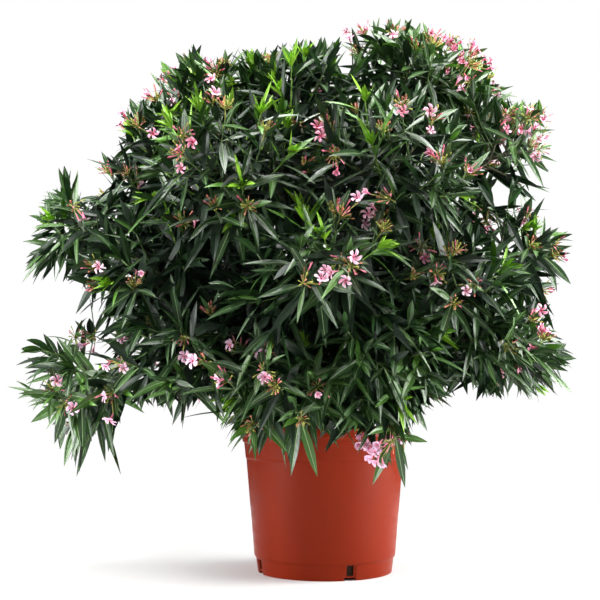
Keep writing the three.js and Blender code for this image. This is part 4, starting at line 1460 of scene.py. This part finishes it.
# ---- Studio ----
# place, point it faces, size and watts of each soft light
LIGHTS = {
    "left_box": ((-2.7, -0.45, 1.45), (0, 0, 0.75), (1.5, 2.4), 140),
    "right_box": ((2.6, 0.05, 1.35), (0, 0, 0.75), (1.4, 2.4), 190),
    "top_box": ((0, -0.6, 3.7), (0, 0, 1.0), (2.2, 1.8), 245),
    "low_left_box": ((-2.8, -1.5, 0.45), (0, 0, 0.45), (1.0, 0.8), 76),
    "low_right_box": ((2.9, -1.2, 0.45), (0, 0, 0.45), (1.0, 0.8), 110),
    "front_box": ((0.3, -4.2, 1.5), (0, 0, 0.7), (2.4, 1.2), 17),
}
WORLD_STRENGTH = 0.10
STAGE_RADIUS = 13.0
STAGE_HEIGHT = 12.0
STAGE_BEND = 3.0
STAGE_SIDES = 96
NEAR_AXIS = 0.001
LIT_RADIUS, PALE_RADIUS = 0.9, 2.6  # the floor shows the plant's shadow in the first, none past the second
BOUNCE_RADIUS = 1.5  # the floor throws light back as far out as this
FLOOR_GREY = 0.80
PALE = 1.0


def area_light(name, place, target, size, power):
    data = bpy.data.lights.new(name, "AREA")
    data.shape = "RECTANGLE"
    data.size, data.size_y = size
    data.energy = power
    light = put_in_scene(name, data)
    light.visible_camera = False
    light.location = place
    way = unit(np.array(target) - np.array(place))
    light.rotation_euler = (math.acos(-way[2]), 0, math.atan2(-way[0], way[1]))


def stage_material():
    """A pale floor that the lights and shadows fall on near the plant, and plain pale further out."""
    finish = Finish("backdrop", 0.9, 0.1)
    finish.shader.inputs["Base Color"].default_value = (FLOOR_GREY, FLOOR_GREY, FLOOR_GREY, 1)
    length = finish.add("VectorMath")
    length.operation = "LENGTH"
    share = finish.add("MapRange")
    share.interpolation_type = "SMOOTHSTEP"
    share.inputs["From Min"].default_value = LIT_RADIUS
    share.inputs["From Max"].default_value = PALE_RADIUS
    glow = finish.add("Emission", Color=(PALE, PALE, PALE, 1))
    mix = finish.add("MixShader")
    finish.link(finish.add("TexCoord").outputs["Object"], length.inputs[0])
    finish.link(length.outputs["Value"], share.inputs["Value"])
    finish.link(share.outputs["Result"], mix.inputs["Fac"])
    finish.link(finish.shader.outputs["BSDF"], mix.inputs[1])
    finish.link(glow.outputs["Emission"], mix.inputs[2])
    finish.link(mix.outputs["Shader"], finish.nodes["Material Output"].inputs["Surface"])
    return finish.material


def ring_surface(name, profile, material):
    """A surface that a profile of (radius, height) makes as it turns."""
    points = np.concatenate([circle(radius, height, STAGE_SIDES) for radius, height in profile])
    mesh = bpy.data.meshes.new(name)
    mesh.from_pydata(points.tolist(), [], grid_faces(len(profile), STAGE_SIDES, closed=True))
    mesh.materials.append(material)
    surface = put_in_scene(name, mesh)
    return surface


def make_stage():
    """A round floor, and round it a wall far enough out to stand behind every view."""
    material = stage_material()
    ring_surface("floor", [(NEAR_AXIS, 0), (LIT_RADIUS, 0), (BOUNCE_RADIUS, 0)], material)
    start = STAGE_RADIUS - STAGE_BEND
    profile = [(BOUNCE_RADIUS, 0), (PALE_RADIUS, 0), (start, 0)]
    for a in np.linspace(0, math.pi / 2, 10)[1:]:
        profile.append((start + STAGE_BEND * math.sin(a), STAGE_BEND - STAGE_BEND * math.cos(a)))
    profile += [(STAGE_RADIUS, STAGE_HEIGHT), (NEAR_AXIS, STAGE_HEIGHT)]
    backdrop = ring_surface("backdrop", profile, material)
    backdrop.visible_diffuse = False
    backdrop.visible_glossy = False
    backdrop.visible_shadow = False


def make_studio():
    make_stage()
    for name, light in LIGHTS.items():
        area_light(name, *light)
    world = bpy.data.worlds.new("studio")
    world.use_nodes = True
    background = world.node_tree.nodes["Background"]
    background.inputs["Color"].default_value = (1, 1, 1, 1)
    background.inputs["Strength"].default_value = WORLD_STRENGTH
    bpy.context.scene.world = world
    bpy.context.scene.view_settings.view_transform = "Standard"


make_camera()
make_leaves()
make_twigs()
make_limb_pieces()
make_blossom()
make_pot()
make_soil()
make_studio()

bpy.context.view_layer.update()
{piece.name: len(piece.data.polygons) for piece in bpy.data.objects if piece.type == "MESH"}
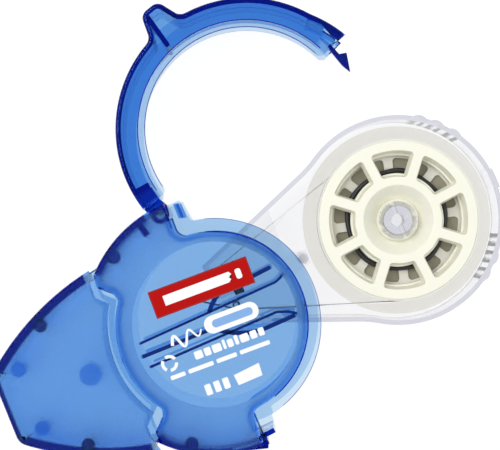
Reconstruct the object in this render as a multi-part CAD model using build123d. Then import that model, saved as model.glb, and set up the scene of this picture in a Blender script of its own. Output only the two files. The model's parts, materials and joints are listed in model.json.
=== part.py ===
from build123d import *
from math import acos, asin, cos, degrees, radians, sin, tan
import os

# Refillable correction tape roller, millimetres. It lies on its rear face.
# Origin: centre of the housing's reel chamber, on the rear face. +Z points out of the label side,
# +X runs along the housing away from the nose. The door is open and the refill is half way out.

os.makedirs("parts", exist_ok=True)

# ---- driving dimensions ----
THICKNESS = 18.0
MID_Z = THICKNESS / 2
PLATE = 1.2                    # wall thickness of the housing
FLANGE_Z = 1.4                 # outer side of the sunk flange, under the door's and the cap's lips
FLANGE_TOP = 2.0
RIM_TOP = 2.6                  # inner end of the low rims along the faces
HOUSING_R = 30.7               # outside of the round housing
WALL_R = HOUSING_R - PLATE     # inside of its side wall
EDGE_ROUND = 1.1

FACE_R_DOOR = 21.9             # edge of the raised face, towards the door
FACE_R_CAP = 23.4              # the same, towards the cap
FLANGE_R_DOOR = 24.9
FLANGE_R_CAP = 26.4
LABEL_R = 19.4
LABEL_DEPTH = 0.3

HINGE = (-2.3, 28.5)
KNUCKLE_R = 2.1
HINGE_PIN_R = 0.9
HINGE_BORE_R = 0.95
KNUCKLE_Z = 4.4                # lower end of the knuckle, the upper end mirrors it
DOOR = (24.0, 39.65)           # centre of the open door's arcs
DOOR_START = 21.7              # far end of the door, in degrees about DOOR
DOOR_END = 196.3               # end at the hinge
LIP_R = 23.7                   # the thin lip in front reaches in to here, the door's face to LIP_STEP_R
LIP_STEP_R = 25.4
REAR_STEP_R = 27.2             # at the rear the thin lip ends at LIP_STEP_R and the face here
LIP_TOP = 0.6
DOOR_BAND_TOP = 1.9            # the door's face is thicker outside the step
FLARE_FROM = 39.0              # the rim flares from here to the door's far end
FLARE_IN = 1.7
FLARE_OUT = 1.2
TAB_ANGLE = 107.0              # middle of the thumb tab
TAB_R = 36.4
LATCH_TOP = 2.7

CAP_LIP_R = 25.1               # rear edge of the cap, an arc about the origin
CAP_END_X = -52.95

PIN_R = 1.1
PIN_BOSS_R = 1.6
BODY_PINS = [(-16.0, 23.4), (-15.4, -23.8)]
CAP_PINS = [(-38.0, 15.0), (-38.0, -15.0)]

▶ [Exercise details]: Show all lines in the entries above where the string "that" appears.

▶ [Solution for this problem]:
    """A pale floor that the lights and shadows fall on near the plant, and plain pale further out."""
    """A surface that a profile of (radius, height) makes as it turns."""
Reconstruct the object in this render as a multi-part CAD model using build123d. Then import that model, saved as model.glb, and set up the scene of this picture in a Blender script of its own. Output only the two files. The model's parts, materials and joints are listed in model.json.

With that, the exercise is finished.